— DATA SEGMENT —
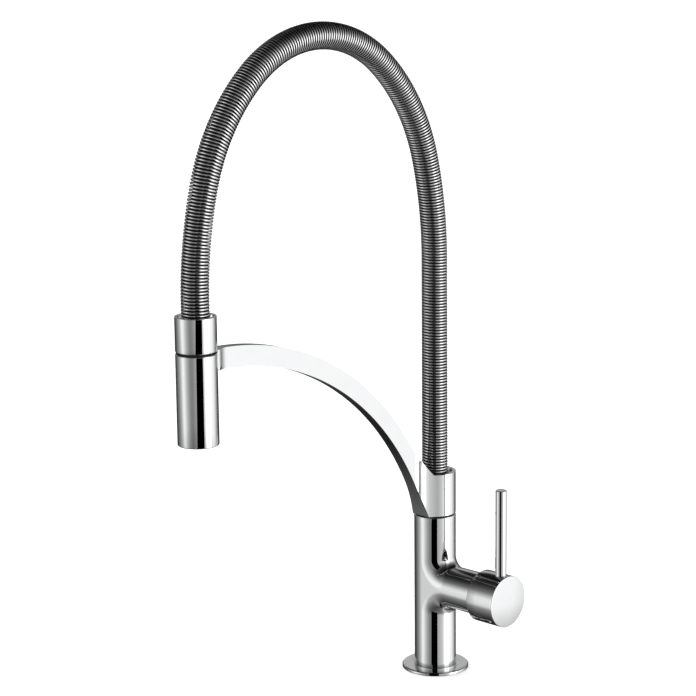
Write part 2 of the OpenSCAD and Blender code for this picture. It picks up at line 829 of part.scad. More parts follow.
base_flange();
base_seal();
body_casting();
swivel_washer();
swivel_spigot();
spigot_o_rings();
retaining_ring();
cartridge_base();
cartridge_seals();
cartridge_housing();
fixed_disc();
cartridge_nut();
cartridge_carrier();
pivot_pin();
moving_disc();
disc_driver();
cartridge_stem();
lever_cap();
lever_pin();
grub_screw();
support_arm();
dock_magnet();
spring_seat();
hose_tail();
hose_tail_o_ring();
hose_spring();
inner_hose();
hose_coupling();
coupling_fitting();
fitting_o_ring();
seam_ring();
spray_sleeve();
steel_band();
head_core();
check_valve();
spray_face();
face_seal();
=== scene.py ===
# %% [markdown]
# # A chrome kitchen mixer with a spring hose
# A slim column stands on the deck and carries a side lever, a flat arm and a sprung hose with a
# pull-down spray head. The engineering model gives every part's size and place. This script gives the
# parts their looks: smooth surfaces in place of the faceted ones, a real coil in place of the plain
# spring tube, and finishes for metal, rubber and plastic.

import json
import math

import bmesh
import bpy
import numpy as np
from mathutils import Matrix, Vector
from mathutils.geometry import tessellate_polygon


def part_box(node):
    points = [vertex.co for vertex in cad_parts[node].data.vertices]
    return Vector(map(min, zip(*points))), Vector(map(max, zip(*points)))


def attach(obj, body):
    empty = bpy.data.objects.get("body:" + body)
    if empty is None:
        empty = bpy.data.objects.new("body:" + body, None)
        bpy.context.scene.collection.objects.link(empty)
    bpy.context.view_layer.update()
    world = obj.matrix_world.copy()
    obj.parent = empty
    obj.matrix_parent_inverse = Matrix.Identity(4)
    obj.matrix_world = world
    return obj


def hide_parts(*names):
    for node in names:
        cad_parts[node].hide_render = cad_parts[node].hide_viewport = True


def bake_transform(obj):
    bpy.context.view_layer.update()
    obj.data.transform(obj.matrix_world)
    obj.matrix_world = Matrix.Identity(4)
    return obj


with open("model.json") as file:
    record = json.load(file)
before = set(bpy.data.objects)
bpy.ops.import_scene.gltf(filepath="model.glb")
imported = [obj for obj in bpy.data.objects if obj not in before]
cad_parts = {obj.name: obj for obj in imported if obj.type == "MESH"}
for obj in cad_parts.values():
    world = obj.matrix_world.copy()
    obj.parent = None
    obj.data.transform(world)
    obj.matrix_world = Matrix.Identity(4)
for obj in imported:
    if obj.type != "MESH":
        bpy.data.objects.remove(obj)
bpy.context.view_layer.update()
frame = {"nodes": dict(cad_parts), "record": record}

# %% [markdown]
# ## The camera
# It comes first, so that every later look is judged from the same place. It stands to the front left
# of the lever, a little above the arm, far away with a long lens, so upright edges stay nearly
# parallel. Its direction is written as an azimuth, an elevation and a small roll, and its target as
# an offset from the foot of the column.

# %% Aim the camera
AZIMUTH = math.radians(44.22)
ELEVATION = math.radians(11.76)
ROLL = math.radians(-0.615)
DISTANCE = 1.7514
AIM_RIGHT = -0.0665
AIM_UP = 0.2519
LENS = 114.33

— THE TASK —
Copy out all of the data exactly, leaving nothing out.

— ANSWER TO THE EXERCISE —
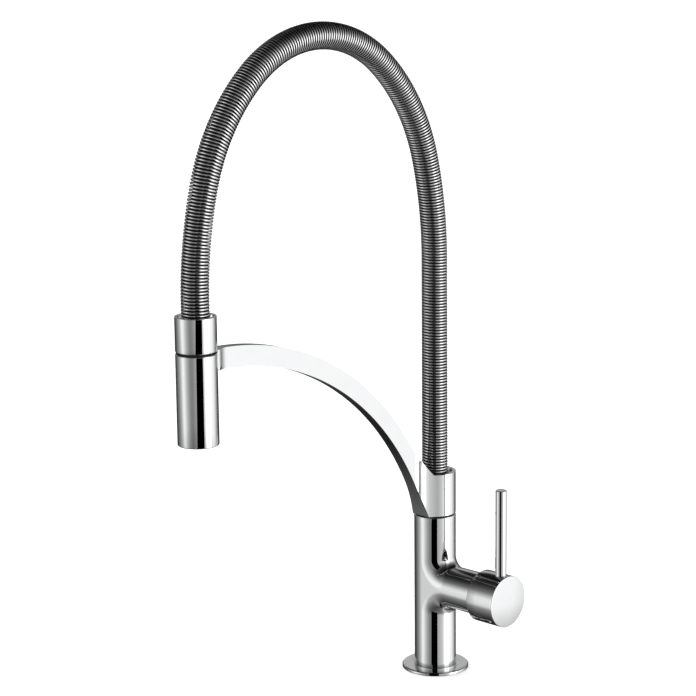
Write part 2 of the OpenSCAD and Blender code for this picture. It picks up at line 829 of part.scad. More parts follow.
base_flange();
base_seal();
body_casting();
swivel_washer();
swivel_spigot();
spigot_o_rings();
retaining_ring();
cartridge_base();
cartridge_seals();
cartridge_housing();
fixed_disc();
cartridge_nut();
cartridge_carrier();
pivot_pin();
moving_disc();
disc_driver();
cartridge_stem();
lever_cap();
lever_pin();
grub_screw();
support_arm();
dock_magnet();
spring_seat();
hose_tail();
hose_tail_o_ring();
hose_spring();
inner_hose();
hose_coupling();
coupling_fitting();
fitting_o_ring();
seam_ring();
spray_sleeve();
steel_band();
head_core();
check_valve();
spray_face();
face_seal();
=== scene.py ===
# %% [markdown]
# # A chrome kitchen mixer with a spring hose
# A slim column stands on the deck and carries a side lever, a flat arm and a sprung hose with a
# pull-down spray head. The engineering model gives every part's size and place. This script gives the
# parts their looks: smooth surfaces in place of the faceted ones, a real coil in place of the plain
# spring tube, and finishes for metal, rubber and plastic.

import json
import math

import bmesh
import bpy
import numpy as np
from mathutils import Matrix, Vector
from mathutils.geometry import tessellate_polygon


def part_box(node):
    points = [vertex.co for vertex in cad_parts[node].data.vertices]
    return Vector(map(min, zip(*points))), Vector(map(max, zip(*points)))


def attach(obj, body):
    empty = bpy.data.objects.get("body:" + body)
    if empty is None:
        empty = bpy.data.objects.new("body:" + body, None)
        bpy.context.scene.collection.objects.link(empty)
    bpy.context.view_layer.update()
    world = obj.matrix_world.copy()
    obj.parent = empty
    obj.matrix_parent_inverse = Matrix.Identity(4)
    obj.matrix_world = world
    return obj


def hide_parts(*names):
    for node in names:
        cad_parts[node].hide_render = cad_parts[node].hide_viewport = True


def bake_transform(obj):
    bpy.context.view_layer.update()
    obj.data.transform(obj.matrix_world)
    obj.matrix_world = Matrix.Identity(4)
    return obj


with open("model.json") as file:
    record = json.load(file)
before = set(bpy.data.objects)
bpy.ops.import_scene.gltf(filepath="model.glb")
imported = [obj for obj in bpy.data.objects if obj not in before]
cad_parts = {obj.name: obj for obj in imported if obj.type == "MESH"}
for obj in cad_parts.values():
    world = obj.matrix_world.copy()
    obj.parent = None
    obj.data.transform(world)
    obj.matrix_world = Matrix.Identity(4)
for obj in imported:
    if obj.type != "MESH":
        bpy.data.objects.remove(obj)
bpy.context.view_layer.update()
frame = {"nodes": dict(cad_parts), "record": record}

# %% [markdown]
# ## The camera
# It comes first, so that every later look is judged from the same place. It stands to the front left
# of the lever, a little above the arm, far away with a long lens, so upright edges stay nearly
# parallel. Its direction is written as an azimuth, an elevation and a small roll, and its target as
# an offset from the foot of the column.

# %% Aim the camera
AZIMUTH = math.radians(44.22)
ELEVATION = math.radians(11.76)
ROLL = math.radians(-0.615)
DISTANCE = 1.7514
AIM_RIGHT = -0.0665
AIM_UP = 0.2519
LENS = 114.33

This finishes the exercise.